_WHAT IS BEING ASKED_: Read through the entries below and return each line with the word "code".

_Saved data entries_:
------------------------------------------------

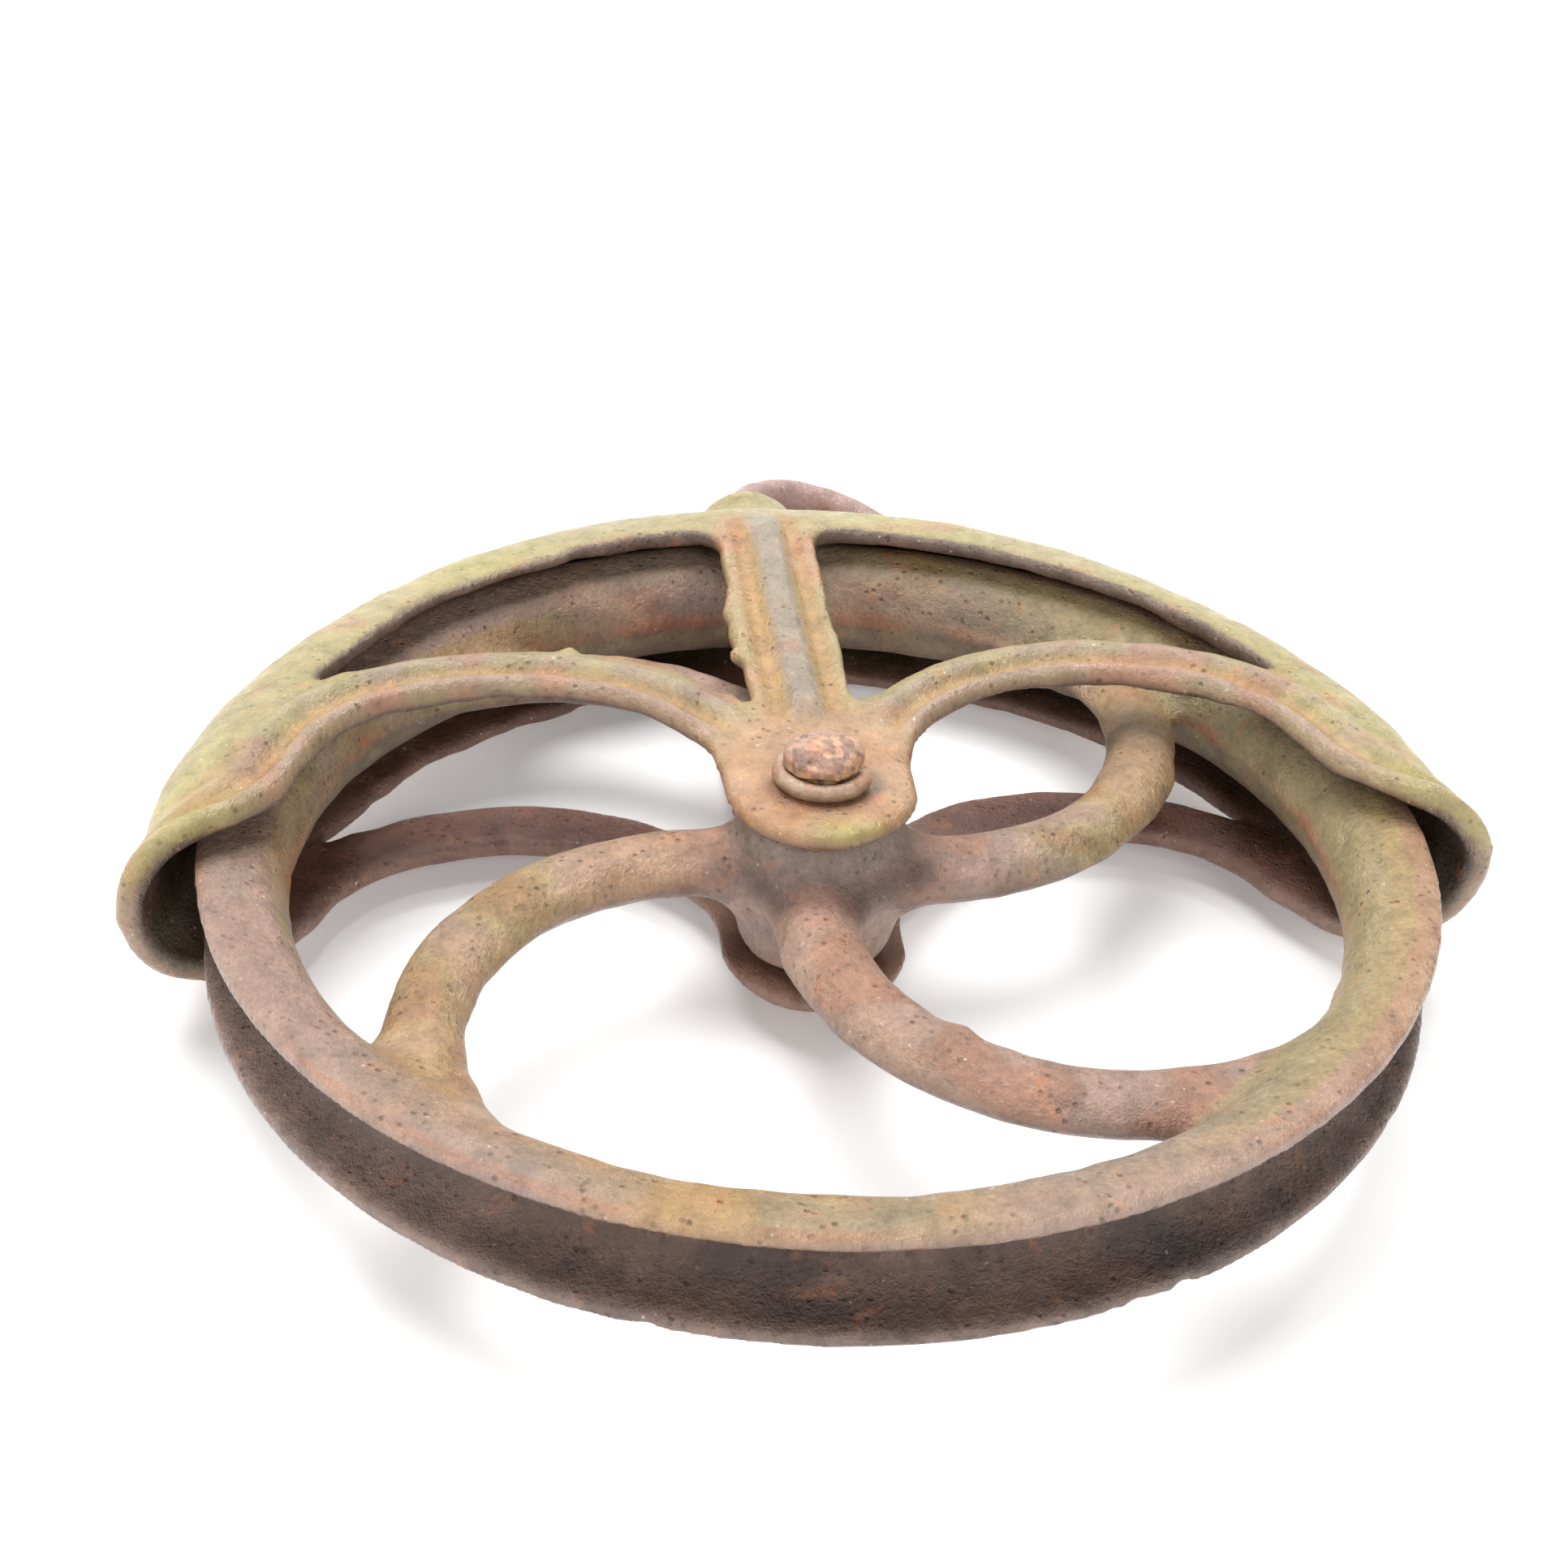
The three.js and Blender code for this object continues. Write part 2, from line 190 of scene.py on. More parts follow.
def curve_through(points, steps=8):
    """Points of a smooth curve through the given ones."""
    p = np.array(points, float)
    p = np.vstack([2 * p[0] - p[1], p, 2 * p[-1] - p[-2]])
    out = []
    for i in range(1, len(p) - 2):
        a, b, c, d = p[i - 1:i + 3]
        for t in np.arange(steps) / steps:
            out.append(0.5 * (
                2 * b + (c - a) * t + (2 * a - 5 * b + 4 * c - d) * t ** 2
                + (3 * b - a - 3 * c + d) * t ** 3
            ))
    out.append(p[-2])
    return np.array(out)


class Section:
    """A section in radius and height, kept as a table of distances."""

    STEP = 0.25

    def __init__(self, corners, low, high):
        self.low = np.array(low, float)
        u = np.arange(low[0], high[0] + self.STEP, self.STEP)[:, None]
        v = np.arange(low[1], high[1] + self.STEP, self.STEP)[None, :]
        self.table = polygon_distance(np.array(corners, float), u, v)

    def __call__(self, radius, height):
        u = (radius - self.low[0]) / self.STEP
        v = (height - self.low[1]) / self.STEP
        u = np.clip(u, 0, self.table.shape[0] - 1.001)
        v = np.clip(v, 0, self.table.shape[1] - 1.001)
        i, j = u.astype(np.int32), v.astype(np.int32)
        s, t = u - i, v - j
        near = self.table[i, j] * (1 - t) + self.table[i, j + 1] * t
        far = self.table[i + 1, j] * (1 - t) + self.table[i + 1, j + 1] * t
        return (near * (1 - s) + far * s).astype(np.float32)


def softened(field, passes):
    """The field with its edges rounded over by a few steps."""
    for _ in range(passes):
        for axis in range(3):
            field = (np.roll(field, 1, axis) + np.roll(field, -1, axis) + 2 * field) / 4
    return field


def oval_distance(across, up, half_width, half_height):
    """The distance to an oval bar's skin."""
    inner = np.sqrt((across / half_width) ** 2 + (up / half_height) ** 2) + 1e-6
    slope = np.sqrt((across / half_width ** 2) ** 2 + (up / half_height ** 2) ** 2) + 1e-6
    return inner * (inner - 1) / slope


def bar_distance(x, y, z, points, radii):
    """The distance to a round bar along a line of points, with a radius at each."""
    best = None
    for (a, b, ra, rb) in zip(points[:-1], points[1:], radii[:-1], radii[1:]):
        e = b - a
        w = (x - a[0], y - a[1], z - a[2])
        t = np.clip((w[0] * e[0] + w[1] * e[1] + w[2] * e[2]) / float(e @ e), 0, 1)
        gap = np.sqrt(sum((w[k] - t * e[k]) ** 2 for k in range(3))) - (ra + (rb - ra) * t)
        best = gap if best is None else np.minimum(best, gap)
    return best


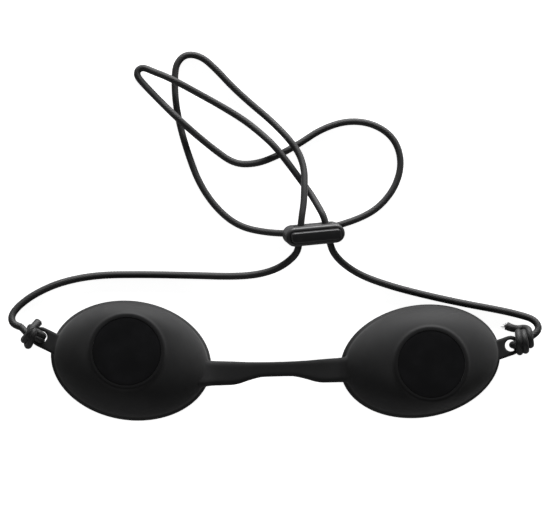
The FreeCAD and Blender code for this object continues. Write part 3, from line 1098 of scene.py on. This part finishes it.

------------------------------------------------

_RESPONSE_:
The three.js and Blender code for this object continues. Write part 2, from line 190 of scene.py on. More parts follow.
The FreeCAD and Blender code for this object continues. Write part 3, from line 1098 of scene.py on. This part finishes it.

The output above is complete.